(Stored items from a collection)
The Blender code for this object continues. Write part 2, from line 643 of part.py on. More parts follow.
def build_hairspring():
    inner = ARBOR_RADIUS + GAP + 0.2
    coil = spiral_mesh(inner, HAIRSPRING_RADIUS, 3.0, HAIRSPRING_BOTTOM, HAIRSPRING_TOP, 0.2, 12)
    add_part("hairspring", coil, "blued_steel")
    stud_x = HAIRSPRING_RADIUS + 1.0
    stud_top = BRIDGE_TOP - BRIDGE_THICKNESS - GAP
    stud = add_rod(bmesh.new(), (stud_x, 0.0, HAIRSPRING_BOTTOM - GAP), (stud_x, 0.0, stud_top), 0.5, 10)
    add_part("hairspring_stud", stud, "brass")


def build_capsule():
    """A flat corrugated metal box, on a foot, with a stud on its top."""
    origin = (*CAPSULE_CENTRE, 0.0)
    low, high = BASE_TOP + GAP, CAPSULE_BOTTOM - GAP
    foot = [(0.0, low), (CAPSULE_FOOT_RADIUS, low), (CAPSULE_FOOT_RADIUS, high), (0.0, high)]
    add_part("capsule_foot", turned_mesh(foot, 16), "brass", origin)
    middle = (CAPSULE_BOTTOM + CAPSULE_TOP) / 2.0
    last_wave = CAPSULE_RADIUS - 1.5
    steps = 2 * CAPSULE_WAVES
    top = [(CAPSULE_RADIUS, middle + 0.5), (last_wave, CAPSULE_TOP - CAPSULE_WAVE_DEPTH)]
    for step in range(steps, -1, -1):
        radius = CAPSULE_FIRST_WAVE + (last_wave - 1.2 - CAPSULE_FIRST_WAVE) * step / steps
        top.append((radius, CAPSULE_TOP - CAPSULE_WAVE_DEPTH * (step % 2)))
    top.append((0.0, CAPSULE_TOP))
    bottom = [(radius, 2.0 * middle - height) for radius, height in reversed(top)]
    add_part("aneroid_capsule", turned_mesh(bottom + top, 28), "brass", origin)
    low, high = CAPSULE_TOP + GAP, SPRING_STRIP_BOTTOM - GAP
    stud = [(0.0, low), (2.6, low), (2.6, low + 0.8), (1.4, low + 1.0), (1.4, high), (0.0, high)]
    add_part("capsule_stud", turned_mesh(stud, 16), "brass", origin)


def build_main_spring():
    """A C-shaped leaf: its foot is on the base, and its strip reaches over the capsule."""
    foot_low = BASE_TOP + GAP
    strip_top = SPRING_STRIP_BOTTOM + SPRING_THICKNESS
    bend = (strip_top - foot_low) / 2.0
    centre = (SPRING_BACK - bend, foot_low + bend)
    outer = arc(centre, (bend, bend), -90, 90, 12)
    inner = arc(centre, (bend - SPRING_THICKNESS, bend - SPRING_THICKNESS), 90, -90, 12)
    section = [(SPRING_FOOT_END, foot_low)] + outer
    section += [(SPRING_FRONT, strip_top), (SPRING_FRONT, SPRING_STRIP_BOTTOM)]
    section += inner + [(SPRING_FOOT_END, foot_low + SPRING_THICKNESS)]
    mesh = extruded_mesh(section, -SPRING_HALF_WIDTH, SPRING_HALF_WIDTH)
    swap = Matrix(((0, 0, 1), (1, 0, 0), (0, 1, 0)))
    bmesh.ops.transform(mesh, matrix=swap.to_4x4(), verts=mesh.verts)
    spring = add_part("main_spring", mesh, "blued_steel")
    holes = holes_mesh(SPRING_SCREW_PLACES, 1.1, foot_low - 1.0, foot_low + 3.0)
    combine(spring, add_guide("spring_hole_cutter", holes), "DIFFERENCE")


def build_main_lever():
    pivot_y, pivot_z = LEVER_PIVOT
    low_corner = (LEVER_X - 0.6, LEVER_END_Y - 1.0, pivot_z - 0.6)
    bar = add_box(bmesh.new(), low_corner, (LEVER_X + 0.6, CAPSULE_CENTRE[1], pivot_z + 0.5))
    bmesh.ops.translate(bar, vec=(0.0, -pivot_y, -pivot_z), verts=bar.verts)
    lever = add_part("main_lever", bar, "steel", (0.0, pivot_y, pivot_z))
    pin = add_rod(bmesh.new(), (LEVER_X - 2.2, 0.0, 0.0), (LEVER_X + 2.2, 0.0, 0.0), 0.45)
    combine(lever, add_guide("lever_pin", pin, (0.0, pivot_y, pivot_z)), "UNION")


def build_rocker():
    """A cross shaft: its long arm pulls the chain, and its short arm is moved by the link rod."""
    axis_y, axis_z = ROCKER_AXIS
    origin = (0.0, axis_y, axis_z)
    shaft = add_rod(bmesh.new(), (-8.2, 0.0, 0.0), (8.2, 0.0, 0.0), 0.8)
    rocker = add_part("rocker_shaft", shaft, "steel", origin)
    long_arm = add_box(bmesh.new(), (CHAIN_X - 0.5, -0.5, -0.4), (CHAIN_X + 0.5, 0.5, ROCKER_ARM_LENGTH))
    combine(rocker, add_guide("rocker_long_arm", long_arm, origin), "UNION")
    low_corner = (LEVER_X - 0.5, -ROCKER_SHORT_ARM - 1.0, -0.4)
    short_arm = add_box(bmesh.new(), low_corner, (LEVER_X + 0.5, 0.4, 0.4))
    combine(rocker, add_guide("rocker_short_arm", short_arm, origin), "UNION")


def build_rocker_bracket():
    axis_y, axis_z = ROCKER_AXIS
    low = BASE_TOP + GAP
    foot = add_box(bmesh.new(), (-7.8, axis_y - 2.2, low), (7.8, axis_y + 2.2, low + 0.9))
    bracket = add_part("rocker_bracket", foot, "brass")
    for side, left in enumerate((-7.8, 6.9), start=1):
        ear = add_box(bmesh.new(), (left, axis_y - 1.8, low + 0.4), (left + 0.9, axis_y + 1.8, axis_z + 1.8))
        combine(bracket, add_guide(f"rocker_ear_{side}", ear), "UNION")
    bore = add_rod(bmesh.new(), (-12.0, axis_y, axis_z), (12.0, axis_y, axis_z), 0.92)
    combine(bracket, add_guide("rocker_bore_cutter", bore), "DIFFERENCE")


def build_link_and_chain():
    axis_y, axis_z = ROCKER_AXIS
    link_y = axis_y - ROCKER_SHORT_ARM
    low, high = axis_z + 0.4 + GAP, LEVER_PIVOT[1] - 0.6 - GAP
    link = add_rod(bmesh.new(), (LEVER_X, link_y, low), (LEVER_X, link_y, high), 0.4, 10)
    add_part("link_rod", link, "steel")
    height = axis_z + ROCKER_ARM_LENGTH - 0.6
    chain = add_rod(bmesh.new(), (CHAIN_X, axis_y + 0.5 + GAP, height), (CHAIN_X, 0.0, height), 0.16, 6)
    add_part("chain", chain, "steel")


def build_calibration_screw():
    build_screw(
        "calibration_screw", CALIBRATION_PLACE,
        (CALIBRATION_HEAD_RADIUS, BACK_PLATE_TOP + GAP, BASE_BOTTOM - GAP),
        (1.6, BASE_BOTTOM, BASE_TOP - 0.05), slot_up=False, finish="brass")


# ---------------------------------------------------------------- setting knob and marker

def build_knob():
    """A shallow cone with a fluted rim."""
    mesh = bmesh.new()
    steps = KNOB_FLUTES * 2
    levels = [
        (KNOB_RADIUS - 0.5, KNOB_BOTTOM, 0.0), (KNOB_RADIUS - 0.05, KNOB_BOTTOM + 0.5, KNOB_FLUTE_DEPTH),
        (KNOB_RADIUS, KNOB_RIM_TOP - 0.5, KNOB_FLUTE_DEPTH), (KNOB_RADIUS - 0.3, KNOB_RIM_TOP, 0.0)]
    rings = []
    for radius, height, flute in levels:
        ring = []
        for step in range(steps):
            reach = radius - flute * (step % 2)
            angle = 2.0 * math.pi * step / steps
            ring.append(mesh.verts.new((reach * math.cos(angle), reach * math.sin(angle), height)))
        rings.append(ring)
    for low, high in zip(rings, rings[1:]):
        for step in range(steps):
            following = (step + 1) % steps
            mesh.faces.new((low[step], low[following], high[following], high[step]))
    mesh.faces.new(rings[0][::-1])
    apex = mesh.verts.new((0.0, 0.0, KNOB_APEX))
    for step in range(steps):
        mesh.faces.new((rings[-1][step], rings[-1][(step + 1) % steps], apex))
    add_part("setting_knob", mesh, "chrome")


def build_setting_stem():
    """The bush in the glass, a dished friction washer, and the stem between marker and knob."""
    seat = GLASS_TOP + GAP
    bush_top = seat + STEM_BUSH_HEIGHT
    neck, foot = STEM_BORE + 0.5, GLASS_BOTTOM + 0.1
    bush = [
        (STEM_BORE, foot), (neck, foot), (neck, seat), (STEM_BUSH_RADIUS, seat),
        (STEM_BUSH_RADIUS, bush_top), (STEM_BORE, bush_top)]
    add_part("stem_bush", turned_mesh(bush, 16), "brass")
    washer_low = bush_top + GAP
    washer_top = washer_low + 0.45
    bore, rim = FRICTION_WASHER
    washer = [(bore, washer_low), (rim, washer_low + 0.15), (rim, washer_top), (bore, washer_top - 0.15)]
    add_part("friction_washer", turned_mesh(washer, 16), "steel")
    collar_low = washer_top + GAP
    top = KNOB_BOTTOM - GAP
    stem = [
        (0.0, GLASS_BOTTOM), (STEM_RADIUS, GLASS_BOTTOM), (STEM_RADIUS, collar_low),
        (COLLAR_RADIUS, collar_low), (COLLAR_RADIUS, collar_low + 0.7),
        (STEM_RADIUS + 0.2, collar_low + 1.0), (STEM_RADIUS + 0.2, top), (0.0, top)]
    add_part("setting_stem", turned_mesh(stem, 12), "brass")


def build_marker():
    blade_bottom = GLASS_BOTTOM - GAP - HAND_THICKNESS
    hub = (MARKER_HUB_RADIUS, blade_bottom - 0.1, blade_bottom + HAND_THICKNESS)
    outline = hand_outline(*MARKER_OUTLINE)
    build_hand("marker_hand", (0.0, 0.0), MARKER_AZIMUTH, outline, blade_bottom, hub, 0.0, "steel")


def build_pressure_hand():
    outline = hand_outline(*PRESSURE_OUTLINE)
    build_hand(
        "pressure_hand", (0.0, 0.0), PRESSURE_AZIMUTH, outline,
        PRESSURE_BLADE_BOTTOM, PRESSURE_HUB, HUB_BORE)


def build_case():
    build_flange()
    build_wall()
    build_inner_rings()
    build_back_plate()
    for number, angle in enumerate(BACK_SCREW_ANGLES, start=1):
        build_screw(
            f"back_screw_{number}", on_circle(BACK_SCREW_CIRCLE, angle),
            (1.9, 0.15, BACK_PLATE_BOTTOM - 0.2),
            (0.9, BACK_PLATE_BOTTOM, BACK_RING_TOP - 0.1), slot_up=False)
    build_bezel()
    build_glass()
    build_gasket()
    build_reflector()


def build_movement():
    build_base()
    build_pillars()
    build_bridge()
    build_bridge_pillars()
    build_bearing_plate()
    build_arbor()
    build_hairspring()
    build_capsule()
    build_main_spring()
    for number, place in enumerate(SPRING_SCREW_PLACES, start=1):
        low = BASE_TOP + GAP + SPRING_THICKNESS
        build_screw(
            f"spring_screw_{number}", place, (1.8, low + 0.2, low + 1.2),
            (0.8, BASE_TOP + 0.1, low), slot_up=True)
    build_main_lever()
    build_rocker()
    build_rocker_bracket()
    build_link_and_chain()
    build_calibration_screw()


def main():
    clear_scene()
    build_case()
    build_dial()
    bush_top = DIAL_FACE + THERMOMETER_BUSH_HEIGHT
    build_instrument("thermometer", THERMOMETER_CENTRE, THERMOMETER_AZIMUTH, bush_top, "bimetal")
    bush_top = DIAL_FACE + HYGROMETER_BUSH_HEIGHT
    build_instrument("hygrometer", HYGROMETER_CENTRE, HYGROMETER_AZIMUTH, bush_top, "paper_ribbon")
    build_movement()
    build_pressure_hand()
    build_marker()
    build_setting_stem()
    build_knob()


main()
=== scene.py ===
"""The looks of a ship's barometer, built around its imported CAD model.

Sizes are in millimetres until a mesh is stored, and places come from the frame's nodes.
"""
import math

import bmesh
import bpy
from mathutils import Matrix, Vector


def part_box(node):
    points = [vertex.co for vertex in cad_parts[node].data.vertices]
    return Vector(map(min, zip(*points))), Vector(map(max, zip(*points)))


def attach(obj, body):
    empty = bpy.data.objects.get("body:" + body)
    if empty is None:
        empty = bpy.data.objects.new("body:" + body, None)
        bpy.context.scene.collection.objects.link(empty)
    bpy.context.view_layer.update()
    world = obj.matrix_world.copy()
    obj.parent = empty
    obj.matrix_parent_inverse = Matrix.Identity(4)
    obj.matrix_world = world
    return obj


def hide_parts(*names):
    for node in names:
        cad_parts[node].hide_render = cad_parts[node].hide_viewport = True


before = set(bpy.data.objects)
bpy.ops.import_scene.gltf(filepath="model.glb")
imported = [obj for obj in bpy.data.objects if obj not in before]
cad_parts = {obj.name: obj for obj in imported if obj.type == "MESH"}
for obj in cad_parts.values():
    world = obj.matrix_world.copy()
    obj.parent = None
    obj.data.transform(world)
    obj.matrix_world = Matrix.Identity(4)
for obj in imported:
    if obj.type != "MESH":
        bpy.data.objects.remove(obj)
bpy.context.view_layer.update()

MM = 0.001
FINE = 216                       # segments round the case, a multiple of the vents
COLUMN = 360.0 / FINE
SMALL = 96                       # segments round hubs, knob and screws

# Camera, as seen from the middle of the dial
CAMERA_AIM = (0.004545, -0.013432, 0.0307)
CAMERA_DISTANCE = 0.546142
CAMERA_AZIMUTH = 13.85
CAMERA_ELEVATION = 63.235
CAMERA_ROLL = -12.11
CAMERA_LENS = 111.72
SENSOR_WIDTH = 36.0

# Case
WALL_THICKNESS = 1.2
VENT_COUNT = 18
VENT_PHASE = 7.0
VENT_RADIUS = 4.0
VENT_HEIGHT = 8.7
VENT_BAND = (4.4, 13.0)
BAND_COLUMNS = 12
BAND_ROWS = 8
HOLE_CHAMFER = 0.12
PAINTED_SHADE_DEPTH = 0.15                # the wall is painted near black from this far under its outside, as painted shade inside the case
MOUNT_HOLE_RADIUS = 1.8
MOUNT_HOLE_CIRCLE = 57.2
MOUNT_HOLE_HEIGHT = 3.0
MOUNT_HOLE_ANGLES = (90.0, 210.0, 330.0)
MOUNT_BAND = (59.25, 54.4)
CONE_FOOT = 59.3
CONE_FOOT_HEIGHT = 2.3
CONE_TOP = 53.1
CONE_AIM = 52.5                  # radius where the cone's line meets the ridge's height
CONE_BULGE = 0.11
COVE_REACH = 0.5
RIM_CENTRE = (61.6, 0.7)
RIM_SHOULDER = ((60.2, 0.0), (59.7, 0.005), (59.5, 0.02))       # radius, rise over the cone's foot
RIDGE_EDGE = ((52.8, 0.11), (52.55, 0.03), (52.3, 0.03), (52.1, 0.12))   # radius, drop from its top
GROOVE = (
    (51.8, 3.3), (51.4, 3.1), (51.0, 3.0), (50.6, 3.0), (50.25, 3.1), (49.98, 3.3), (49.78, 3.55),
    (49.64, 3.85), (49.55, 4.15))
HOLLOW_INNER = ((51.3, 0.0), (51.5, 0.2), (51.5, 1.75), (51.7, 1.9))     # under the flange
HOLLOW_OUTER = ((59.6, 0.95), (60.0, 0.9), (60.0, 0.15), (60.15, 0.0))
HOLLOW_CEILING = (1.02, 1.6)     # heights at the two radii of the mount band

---

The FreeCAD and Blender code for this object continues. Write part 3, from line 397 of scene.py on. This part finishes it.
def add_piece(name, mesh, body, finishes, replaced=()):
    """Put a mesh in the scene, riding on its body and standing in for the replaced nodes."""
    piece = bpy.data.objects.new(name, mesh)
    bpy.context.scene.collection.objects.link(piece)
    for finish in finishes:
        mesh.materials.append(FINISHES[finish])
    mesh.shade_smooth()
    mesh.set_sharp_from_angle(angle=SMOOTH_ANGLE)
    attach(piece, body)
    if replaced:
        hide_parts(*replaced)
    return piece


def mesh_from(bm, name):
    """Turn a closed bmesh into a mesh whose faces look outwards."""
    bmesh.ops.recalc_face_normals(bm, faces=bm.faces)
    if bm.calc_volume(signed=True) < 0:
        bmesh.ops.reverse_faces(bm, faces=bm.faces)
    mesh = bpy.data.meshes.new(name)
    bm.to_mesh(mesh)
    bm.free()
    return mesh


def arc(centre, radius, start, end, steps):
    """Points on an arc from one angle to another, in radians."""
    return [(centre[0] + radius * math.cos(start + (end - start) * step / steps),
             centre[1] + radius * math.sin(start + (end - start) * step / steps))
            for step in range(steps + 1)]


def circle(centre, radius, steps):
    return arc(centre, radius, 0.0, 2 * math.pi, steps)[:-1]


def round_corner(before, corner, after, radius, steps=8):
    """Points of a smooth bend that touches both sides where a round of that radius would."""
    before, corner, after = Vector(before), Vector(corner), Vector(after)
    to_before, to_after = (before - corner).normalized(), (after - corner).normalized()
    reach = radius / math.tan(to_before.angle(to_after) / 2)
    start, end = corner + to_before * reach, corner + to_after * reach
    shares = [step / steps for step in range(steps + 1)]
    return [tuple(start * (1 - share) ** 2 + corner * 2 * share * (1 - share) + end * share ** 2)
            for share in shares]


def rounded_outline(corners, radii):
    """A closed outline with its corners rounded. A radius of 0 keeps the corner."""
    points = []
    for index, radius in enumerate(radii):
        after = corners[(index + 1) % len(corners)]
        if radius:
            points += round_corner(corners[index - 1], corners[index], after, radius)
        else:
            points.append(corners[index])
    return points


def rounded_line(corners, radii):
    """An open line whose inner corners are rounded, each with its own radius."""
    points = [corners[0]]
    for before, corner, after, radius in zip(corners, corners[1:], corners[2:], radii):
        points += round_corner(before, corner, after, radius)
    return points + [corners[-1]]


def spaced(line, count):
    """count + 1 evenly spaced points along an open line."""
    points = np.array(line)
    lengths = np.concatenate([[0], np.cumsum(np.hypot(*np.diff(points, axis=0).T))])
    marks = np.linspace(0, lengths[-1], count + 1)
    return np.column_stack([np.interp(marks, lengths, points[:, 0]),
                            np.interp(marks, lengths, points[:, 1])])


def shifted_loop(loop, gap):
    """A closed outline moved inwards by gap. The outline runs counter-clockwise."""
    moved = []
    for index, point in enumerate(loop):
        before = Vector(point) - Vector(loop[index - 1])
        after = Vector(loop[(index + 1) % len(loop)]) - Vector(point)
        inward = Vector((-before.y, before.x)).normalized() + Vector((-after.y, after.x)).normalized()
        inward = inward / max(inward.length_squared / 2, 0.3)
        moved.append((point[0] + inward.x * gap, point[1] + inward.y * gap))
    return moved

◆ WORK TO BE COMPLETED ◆
Which lines of the data above contain "transform"? Copy each one.

◆ ANSWER TO THE EXERCISE ◆
    bmesh.ops.transform(mesh, matrix=swap.to_4x4(), verts=mesh.verts)
    obj.data.transform(world)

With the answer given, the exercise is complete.